┌────────

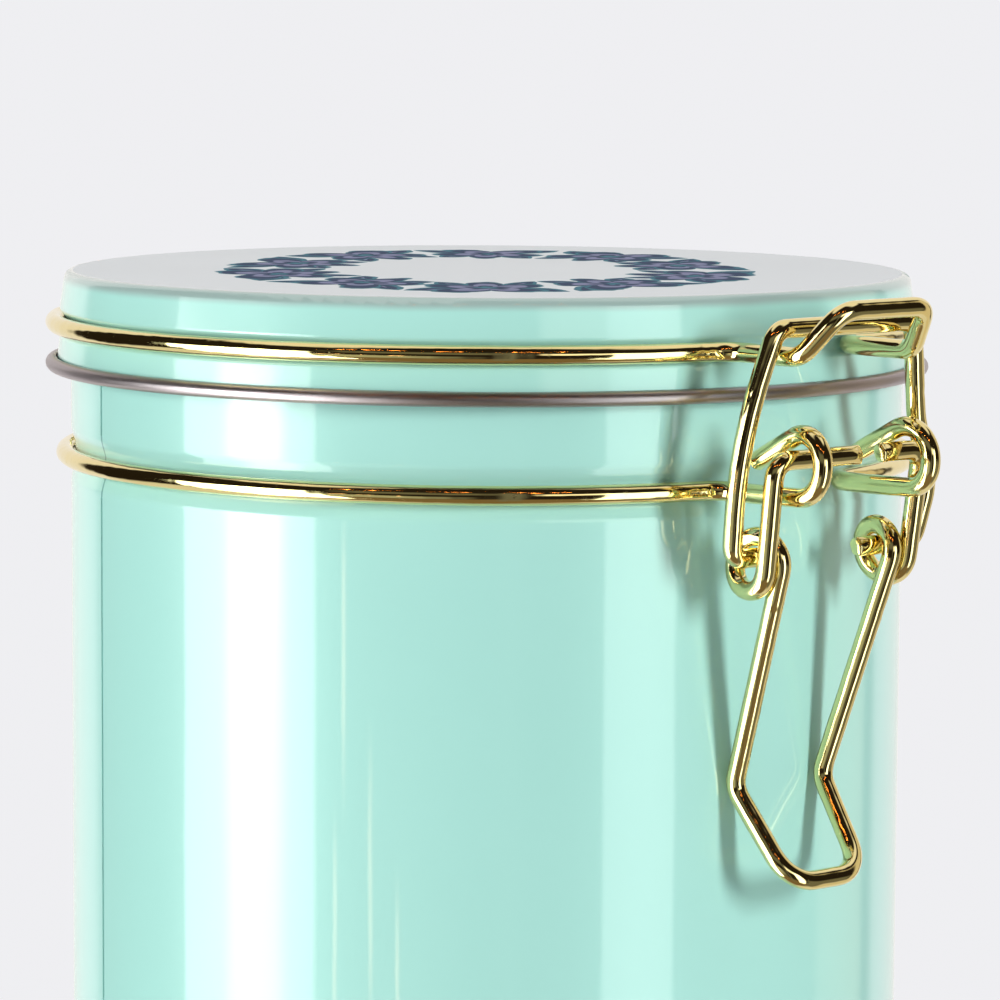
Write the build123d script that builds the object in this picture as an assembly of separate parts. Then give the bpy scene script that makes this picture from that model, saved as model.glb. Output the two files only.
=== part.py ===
from build123d import *

import math
import os

# A round tinplate canister with a wire-clip lid. The origin is the centre of the bottom,
# +Z is up, the latch is at the front (-Y) and the lid's hinge is at the back (+Y).

# Driving dimensions, in millimetres
HEIGHT = 155.0  # floor to the lid's top face
BODY_R = 49.5  # outside of the plain body wall
SHEET = 0.3  # tinplate
WIRE = 2.2  # every bent wire
GAP = 0.05  # between a wire and the groove it lies in

# Levels, measured up from the lid's top face, so they are negative
LID_RING_Z = -6.1
CURL_Z = -10.9
HINGE_Z = -13.0
BODY_RING_Z = -21.55

# Lid sheet: mid-surface radii, and the rolled lower edge
LID_TOP_R = 50.0
LID_WALL_R = 50.65
LID_GROOVE_R = 50.05
CURL_R = 51.6
CURL_TUBE = 0.7
CURL_TURN = 295  # degrees

# Body sheet: mid-surface radii, and the rolled rim under the lid
WALL_R = BODY_R - SHEET / 2
NECK_R = 48.75
BEAD_R = 48.85
RIM_Z = -1.75
RIM_TUBE = 0.6
RIM_TURN = 250  # degrees

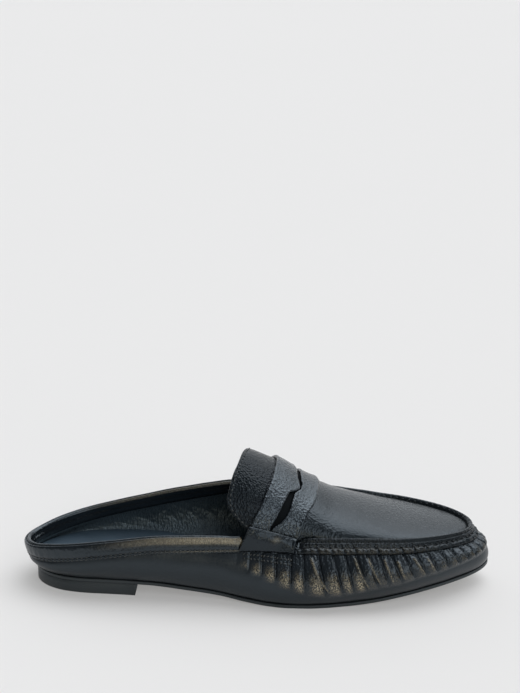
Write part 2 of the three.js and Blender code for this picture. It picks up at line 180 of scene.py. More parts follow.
throatRows = table("across back", [
    [0.00, 0.00],
    [0.035, 0.05],
    [0.056, 0.12],
    [0.103, 0.295],
    [0.135, 0.40],
    [0.17, 0.475],
    [0.20, 0.488],
    [0.266, 0.445],
    [0.33, 0.40],
    [0.42, 0.317],
    [0.54, 0.25],
    [0.65, 0.20],
    [0.76, 0.22],
    [0.84, 0.26],
    [0.90, 0.25],
    [0.95, 0.13],
    [1.00, 0.00],
])


def soleBottomAt(x):
    share = x / soleLength
    return soleRows["heel"](share) * last["heelHeight"] + soleRows["toe"](share) * last["toeSpring"]


def soleTopAt(x):
    return soleBottomAt(x) + last["outsoleThickness"]


def easeIn(distance, length):
    return np.sqrt(np.maximum(0, 1 - np.clip(1 - distance / length, 0, 1) ** 2))


def smoothStep(low, high, value):
    t = np.clip((value - low) / (high - low), 0, 1)
    return t * t * (3 - 2 * t)


# Rounded edge: distances from it that follow its rounding in even angles, and its fall at a distance
def edgeSteps(radius, count):
    return radius * (1 - np.cos(np.linspace(0, np.pi / 2, count)))


def edgeFall(distance, radius):
    return radius - np.sqrt(np.maximum(0, radius ** 2 - np.maximum(0, radius - distance) ** 2))


# Length along a row of points, counted from the first one
def pathLength(points):
    return np.concatenate([[0], np.cumsum(np.linalg.norm(np.diff(points, axis=0), axis=1))])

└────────

* [Task details]: Pull out all lines containing "parts".

* [Solution to the exercise]:
Write the build123d script that builds the object in this picture as an assembly of separate parts. Then give the bpy scene script that makes this picture from that model, saved as model.glb. Output the two files only.
Write part 2 of the three.js and Blender code for this picture. It picks up at line 180 of scene.py. More parts follow.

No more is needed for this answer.